A legislação ordinária dá plena eficácia ao texto constitucional de 1988 (art. 5º e art. 37), na busca da melhor proposta ao interesse da Administração Pública, para isso define que o ato convocatório não deverá conter exigências que que “restrinjam ou frustrem o seu caráter competitivo” – art. 3º, §1º, Lei 8.666/93 –, ou seja, o ato convocatório não deverá conter mero formalismo – exigência desnecessária –, como já decidiu há muito o Superior Tribunal de Justiça, por sua colenda 1ª Seção, nos autos do MS 5.418-DF, do qual foi relator o Ministro DEMÓCRITO REINALDO: “Direito Público. Mandado de Segurança. Procedimento licitatório. Vinculação ao edital. Interpretação das cláusulas do instrumento convocatório pelo Judiciário, fixando-se o sentido e o alcance de cada uma delas e escoimando exigências desnecessárias e de excessivo rigor prejudiciais ao interesse público” (in DJ 01.06.98).
Igualmente, o Tribunal de Contas da União repudia tais exigências vazias de caráter restritivo no procedimento licitatório, ao decidir, nos autos da representação n. 006.029/95-7, da qual foi relator o Ministro ADHEMAR PALADINI GHISI: “Na fase de habilitação a Comissão de Licitação não deve confundir o procedimento formal inerente ao processo licitatório com o formalismo, que se caracteriza por exigências inúteis e desnecessárias, e cujo desatendimento, por sua irrelevância, não venha a causar prejuízos à Administração ou aos licitantes”. (in Boletim de Licitações e Contratos, Ed. NDJ, ano IX, n. 07, julho/96, p. 346.).

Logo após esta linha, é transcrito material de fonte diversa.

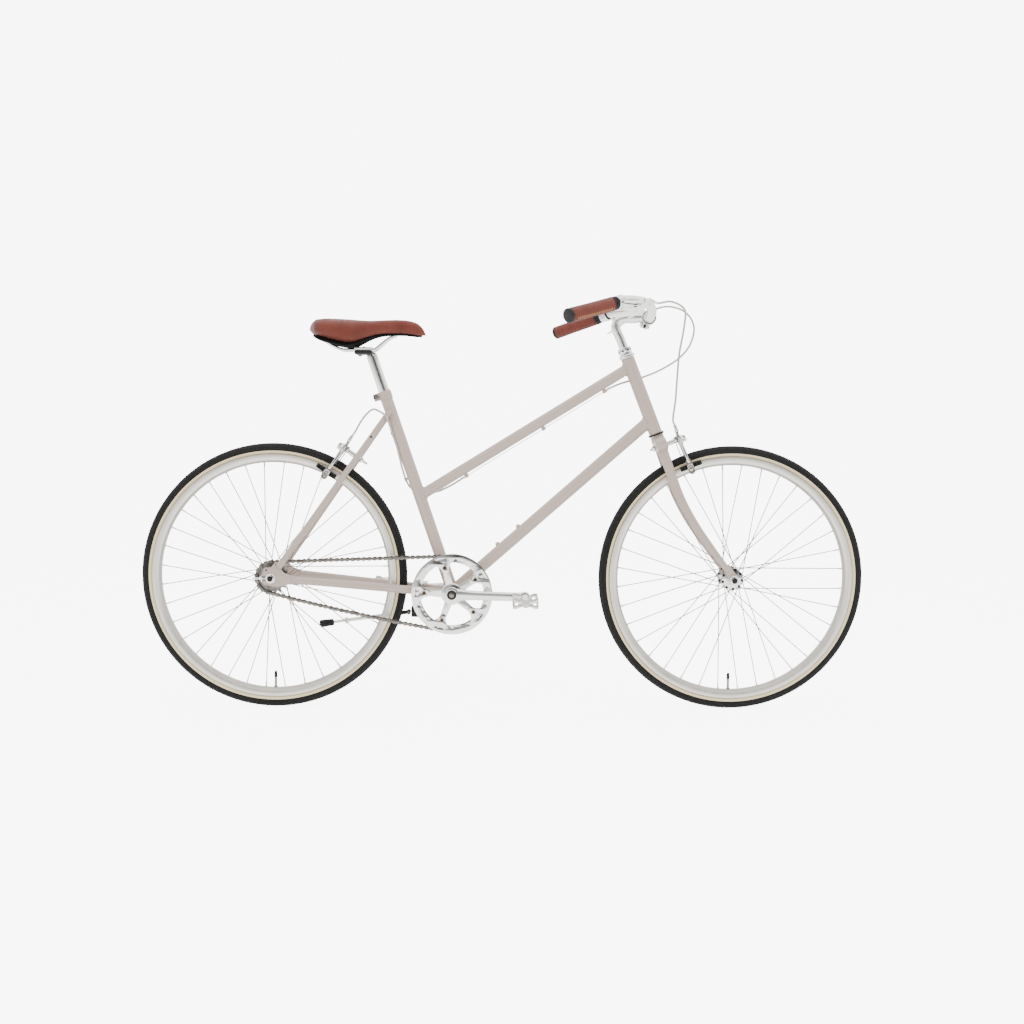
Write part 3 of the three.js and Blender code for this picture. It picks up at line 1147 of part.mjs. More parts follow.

Assim, dentro das limitações da Lei 8.666/93, não pode o ato convocatório fazer exigências outras além do estabelecido nestes dispositivos, calhando, no ponto, acerca das restrições e limitações das exigências do Edital, o magistério de JESSÉ TORRES PEREIRA JUNIOR segundo o qual a lei de licitações limita “os documentos que os atos convocatórios de licitação podem exigir, na fase de habilitação preliminar” de modo que “poderá a Administração deixar de exigir todos os documentos previstos, atendendo à simplicidade do objeto a ser licitado, porém não poderá exigir diverso do previsto na lei, sob pena de exceder-se no exercício do dever geral de licitar e sujeitar-se à invalidação da exigência indevida, mantidas apenas aquelas que se compatibilizarem o a provisão legal. (...)”. (in, Comentários à Lei de Licitações e Contratos da Administração Pública, 5ª edição. RJ, 2002. pág. 325).
Neste contexto, entende-se que as exigências do ato convocatório devem sempre ser devidamente fundamentadas pela Administração Pública, a fim de que fique demonstrada a sua necessidade e pertinência ao objeto licitado, objetivando garantir minimamente que o licitante detenha qualificação suficiente para cumprir o objeto licitado-contratado futuramente, sendo expressamente vedadas exigências que extrapolem os critérios razoáveis de seleção da melhor proposta, com o que fere a competitividade do certame.
Dessa maneira, aos interessados em contratar com a Administração Pública cabe analisar atentamente o ato convocatório, sob o prisma norteador dos princípios mencionados, combatendo eventuais excessos e a ofensa dos procedimentos próprios, caso em que, por via reflexa, auxiliarão a Administração Pública na contratação da proposta mais vantajosa à coletividade.